U.S. retail toy sales are up just 2 percent from a year earlier for the 12 months ended July, according to market research firm NPD Group.
With such modest growth, cut-throat competition is a given.
Toys R Us, the world's largest toy store chain, has already broadened its assortment of exclusive products and plans to spend more on television ads this year, while discounter Wal-Mart Stores cut prices on dozens of toys to $15 and resumed its layaway plan for them after a five-year break.
"You want your child... to open up the gift and just smile ear to ear, but at the same time, especially if you are the parent, you want that child to be playing with the toy all the way through January, not all the way through dinner and over with it," Julia Fitzgerald, chief marketing officer for Sears' toy business, said in an interview.
IN BRANDS WE TRUST
From Mattel are "Angry Birds Knock On Wood," a tabletop version of the highly popular game app for the Apple iPhone; the "Monster High Dead Tired" doll line that features offspring of famous monster characters themed on a pajama party; and the Hot Wheels wall tracks.

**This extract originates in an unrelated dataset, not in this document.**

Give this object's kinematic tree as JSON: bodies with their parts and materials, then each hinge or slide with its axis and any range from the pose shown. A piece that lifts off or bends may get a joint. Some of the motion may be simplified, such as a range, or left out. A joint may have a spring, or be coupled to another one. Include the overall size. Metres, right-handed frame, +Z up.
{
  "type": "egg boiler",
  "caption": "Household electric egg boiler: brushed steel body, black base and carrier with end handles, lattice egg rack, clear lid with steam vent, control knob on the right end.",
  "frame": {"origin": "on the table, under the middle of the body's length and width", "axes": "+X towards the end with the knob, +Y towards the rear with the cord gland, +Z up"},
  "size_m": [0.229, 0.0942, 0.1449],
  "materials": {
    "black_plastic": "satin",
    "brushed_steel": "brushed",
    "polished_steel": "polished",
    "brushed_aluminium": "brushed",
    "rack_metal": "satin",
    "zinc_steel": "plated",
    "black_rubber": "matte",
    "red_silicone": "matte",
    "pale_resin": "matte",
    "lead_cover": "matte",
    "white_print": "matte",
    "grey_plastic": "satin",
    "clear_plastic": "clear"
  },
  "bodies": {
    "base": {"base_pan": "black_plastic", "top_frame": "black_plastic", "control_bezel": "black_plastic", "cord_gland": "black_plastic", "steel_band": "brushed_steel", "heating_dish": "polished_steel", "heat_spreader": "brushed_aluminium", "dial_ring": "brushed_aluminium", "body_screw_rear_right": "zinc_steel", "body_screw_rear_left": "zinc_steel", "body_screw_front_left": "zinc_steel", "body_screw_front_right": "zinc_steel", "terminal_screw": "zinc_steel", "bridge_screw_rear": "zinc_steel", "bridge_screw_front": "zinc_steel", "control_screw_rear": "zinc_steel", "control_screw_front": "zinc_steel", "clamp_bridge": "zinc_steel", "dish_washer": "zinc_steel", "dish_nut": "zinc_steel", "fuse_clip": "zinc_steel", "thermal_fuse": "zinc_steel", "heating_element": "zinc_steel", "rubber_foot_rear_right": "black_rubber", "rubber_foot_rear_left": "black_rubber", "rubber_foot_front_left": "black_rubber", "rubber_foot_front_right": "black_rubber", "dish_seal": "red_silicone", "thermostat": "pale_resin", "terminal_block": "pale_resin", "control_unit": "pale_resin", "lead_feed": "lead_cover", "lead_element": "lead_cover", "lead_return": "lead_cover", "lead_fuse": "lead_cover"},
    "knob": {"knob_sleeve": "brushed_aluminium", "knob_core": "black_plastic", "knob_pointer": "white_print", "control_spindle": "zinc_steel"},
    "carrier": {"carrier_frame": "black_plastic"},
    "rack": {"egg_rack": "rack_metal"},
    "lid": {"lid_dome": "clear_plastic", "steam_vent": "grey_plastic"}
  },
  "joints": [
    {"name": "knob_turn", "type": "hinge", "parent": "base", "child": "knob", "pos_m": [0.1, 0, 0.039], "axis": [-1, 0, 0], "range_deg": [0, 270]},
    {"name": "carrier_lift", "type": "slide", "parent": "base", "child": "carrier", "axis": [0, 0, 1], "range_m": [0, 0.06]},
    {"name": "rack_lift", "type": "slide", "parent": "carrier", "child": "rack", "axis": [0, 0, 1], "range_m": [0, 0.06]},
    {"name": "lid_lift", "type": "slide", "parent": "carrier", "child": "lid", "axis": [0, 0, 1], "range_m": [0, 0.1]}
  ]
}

MGA's "Lalaloopsy Silly Hair Doll" with bendable, plastic hair, and Hasbro's Nerf Vortex blasters that shoot plastic discs instead of foam darts also impressed Silver and Byrne.
Smaller toymakers also made their mark.
For instance, WowWee is betting big on Lite Sprites, a line of playsets that allow kids to play with color and light with the wave of a wand.
One of Byrne's favorites comes from Cepia, whose Zhu-Zhu pets were the hottest toys of 2009.
Asked why he was so taken with the company's new "DaGeDar" collectible toys for boys, Byrne said: "I loved collecting, I loved competition and I was always in detention for bringing toys to school."